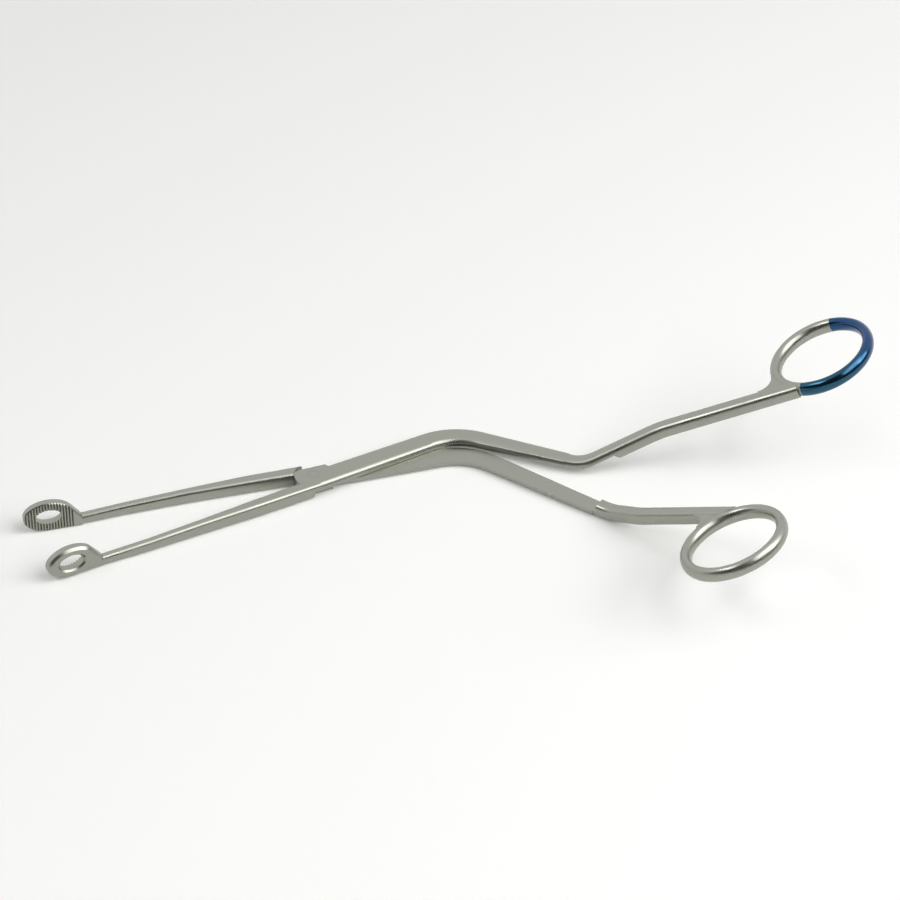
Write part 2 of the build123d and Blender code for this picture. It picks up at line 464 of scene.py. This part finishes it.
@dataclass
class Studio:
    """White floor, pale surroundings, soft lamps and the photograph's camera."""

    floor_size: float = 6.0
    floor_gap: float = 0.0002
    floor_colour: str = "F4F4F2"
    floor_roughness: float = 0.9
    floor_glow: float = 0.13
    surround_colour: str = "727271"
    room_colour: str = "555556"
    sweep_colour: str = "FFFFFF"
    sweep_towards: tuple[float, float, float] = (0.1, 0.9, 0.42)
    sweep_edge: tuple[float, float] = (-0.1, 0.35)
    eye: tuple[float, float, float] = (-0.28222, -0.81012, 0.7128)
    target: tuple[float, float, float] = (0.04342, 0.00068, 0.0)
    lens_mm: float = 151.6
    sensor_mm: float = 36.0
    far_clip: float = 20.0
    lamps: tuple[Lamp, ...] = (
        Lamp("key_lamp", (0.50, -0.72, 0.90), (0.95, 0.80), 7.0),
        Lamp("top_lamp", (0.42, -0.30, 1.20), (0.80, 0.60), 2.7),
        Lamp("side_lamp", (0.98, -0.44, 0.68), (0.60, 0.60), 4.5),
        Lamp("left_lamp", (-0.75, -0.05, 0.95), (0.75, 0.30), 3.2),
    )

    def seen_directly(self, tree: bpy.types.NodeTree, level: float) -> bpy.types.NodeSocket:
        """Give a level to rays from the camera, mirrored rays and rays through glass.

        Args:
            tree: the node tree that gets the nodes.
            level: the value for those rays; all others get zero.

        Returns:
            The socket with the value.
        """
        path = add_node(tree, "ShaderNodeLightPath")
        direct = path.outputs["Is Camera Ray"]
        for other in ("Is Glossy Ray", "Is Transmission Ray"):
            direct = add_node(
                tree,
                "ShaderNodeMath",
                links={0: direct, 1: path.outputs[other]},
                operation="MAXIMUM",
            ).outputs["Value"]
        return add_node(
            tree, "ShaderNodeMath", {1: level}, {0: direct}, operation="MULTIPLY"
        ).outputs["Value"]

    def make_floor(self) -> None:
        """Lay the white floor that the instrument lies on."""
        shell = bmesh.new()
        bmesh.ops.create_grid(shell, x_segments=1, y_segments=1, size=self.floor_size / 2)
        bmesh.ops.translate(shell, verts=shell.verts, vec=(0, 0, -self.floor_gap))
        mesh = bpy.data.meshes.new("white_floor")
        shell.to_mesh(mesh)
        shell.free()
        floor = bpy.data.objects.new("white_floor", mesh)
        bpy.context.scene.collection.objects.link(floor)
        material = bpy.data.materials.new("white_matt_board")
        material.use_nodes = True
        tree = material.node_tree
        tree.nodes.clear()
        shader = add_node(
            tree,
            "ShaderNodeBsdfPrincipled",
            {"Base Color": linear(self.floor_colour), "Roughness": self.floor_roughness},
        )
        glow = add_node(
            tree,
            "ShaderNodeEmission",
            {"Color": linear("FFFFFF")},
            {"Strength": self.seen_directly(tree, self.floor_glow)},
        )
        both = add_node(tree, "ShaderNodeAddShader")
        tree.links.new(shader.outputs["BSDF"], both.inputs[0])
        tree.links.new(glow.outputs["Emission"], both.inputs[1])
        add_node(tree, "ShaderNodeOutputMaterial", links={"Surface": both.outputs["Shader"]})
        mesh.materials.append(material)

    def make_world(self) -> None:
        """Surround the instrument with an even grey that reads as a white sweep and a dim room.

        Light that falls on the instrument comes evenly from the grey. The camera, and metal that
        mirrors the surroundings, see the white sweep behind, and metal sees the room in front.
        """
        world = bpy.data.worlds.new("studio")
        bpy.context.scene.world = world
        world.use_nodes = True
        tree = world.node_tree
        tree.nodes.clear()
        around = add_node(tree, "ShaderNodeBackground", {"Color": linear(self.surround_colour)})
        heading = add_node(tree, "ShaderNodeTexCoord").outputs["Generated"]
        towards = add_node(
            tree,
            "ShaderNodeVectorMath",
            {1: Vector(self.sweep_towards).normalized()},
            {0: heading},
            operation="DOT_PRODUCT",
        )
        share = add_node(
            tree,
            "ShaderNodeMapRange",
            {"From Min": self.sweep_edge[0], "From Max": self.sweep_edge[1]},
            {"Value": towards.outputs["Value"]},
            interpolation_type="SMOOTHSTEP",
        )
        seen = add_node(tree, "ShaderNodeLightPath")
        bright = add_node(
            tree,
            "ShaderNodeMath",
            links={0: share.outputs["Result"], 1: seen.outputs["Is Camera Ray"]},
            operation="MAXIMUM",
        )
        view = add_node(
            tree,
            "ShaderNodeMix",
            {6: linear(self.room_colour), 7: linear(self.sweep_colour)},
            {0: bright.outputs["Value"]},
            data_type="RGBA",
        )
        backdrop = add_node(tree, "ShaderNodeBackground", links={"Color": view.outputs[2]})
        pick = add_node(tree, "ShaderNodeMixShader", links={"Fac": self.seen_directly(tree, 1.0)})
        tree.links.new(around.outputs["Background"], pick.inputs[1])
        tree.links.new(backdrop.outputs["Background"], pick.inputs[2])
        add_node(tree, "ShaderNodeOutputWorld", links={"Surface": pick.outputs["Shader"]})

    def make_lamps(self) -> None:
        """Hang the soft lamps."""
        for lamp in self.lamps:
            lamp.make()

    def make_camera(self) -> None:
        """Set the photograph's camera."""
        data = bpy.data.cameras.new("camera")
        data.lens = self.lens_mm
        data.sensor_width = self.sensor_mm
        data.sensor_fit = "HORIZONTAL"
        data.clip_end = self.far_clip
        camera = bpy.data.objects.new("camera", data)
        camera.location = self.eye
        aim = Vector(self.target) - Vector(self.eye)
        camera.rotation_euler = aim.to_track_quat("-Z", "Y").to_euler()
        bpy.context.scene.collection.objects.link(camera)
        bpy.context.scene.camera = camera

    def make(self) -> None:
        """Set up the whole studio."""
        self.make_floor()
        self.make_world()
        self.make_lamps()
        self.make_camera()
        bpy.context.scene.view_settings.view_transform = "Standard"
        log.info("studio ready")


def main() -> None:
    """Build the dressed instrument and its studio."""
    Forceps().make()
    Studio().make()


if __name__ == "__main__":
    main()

- [WRITTEN TASK] Include the first line, the line containing "pale surroundings, soft", and every line between them, copied exactly from the material above; output no other line.

- [EXERCISE ANSWER]
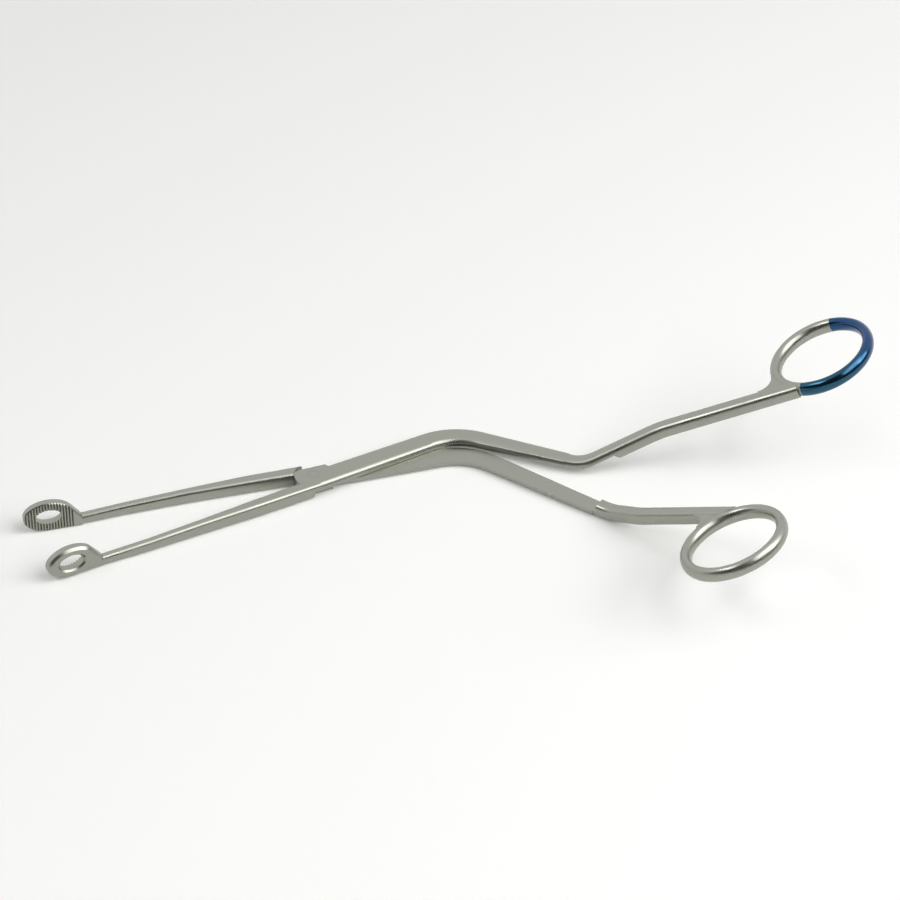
Write part 2 of the build123d and Blender code for this picture. It picks up at line 464 of scene.py. This part finishes it.
@dataclass
class Studio:
    """White floor, pale surroundings, soft lamps and the photograph's camera."""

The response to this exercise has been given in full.